George III meanwhile takes advantage of the confusion to slip into Heaven unnoticed, and begins practising the hundredth psalm.

==Publication and prosecution==
Byron wrote The Vision of Judgment in Ravenna, Italy, beginning it on 7 May 1821 (four weeks after the publication of Southey's poem) and completing it by 4 October. It was sent in the first instance to John Murray, at that time his usual publisher, but Murray hesitated to accept such a dangerous work, and finally rejected it. Murray then passed The Vision of Judgment on to the radical publisher John Hunt, who included it in the first number of his short-lived magazine The Liberal on 15 October 1822, minus Byron's preface which Murray had neglected to send. In this edition Byron's name was not used, the poem being said to be by "Quevedo Redivivus" (Quevedo revived). Some months after publication a legal action was brought against Hunt for publishing a libel against George IV, in spite of the fact that he is not mentioned in the poem.

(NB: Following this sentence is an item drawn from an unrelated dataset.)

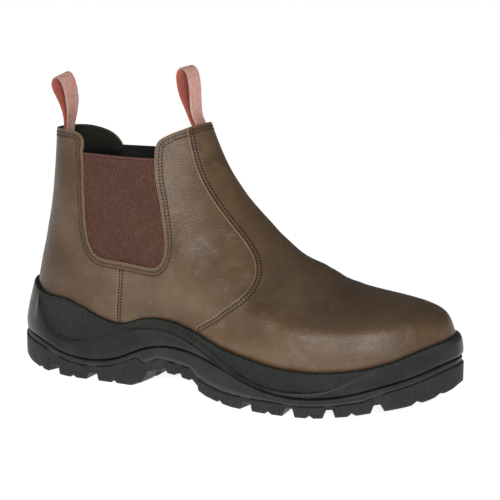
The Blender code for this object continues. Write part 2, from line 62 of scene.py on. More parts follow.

A verdict was brought in against Hunt, and he was fined £100.

==Critical reception==
Reviews of the poem were generally vitriolic. The Courier for 26 October 1822 described Byron as having "a brain from heaven and a heart from hell", assuring its readers that he "riots in thoughts that fiends might envy," and "seems to have lived only that the world might learn from his example how worthless and how pernicious a thing is genius, when divorced from religion, from morals, and from humanity." The Literary Gazette for 19 October 1822 held a similar opinion:
If we do not express our abhorrence of such heartless and beastly ribaldry, it is because we know no language strong enough to declare the disgust and contempt which it inspires...We deliver the judgment of Britain when we assert, that these passages are so revolting to every good feeling, there is not a gentleman in the country who will not hold their author in contempt as unworthy of the character of a gentleman.
Yet some 19th-century readers agreed with Byron's own assessment of it as "One of my best things". Goethe called it "Heavenly! Unsurpassable!", and Swinburne wrote:
A poem so short and hasty, based on a matter so worthy of brief contempt and long oblivion as the funeral and the fate of George III, bears about it at first sight no great sign or likelihood of life. But this poem which we have by us stands alone, not in Byron's work only, but in the work of the world.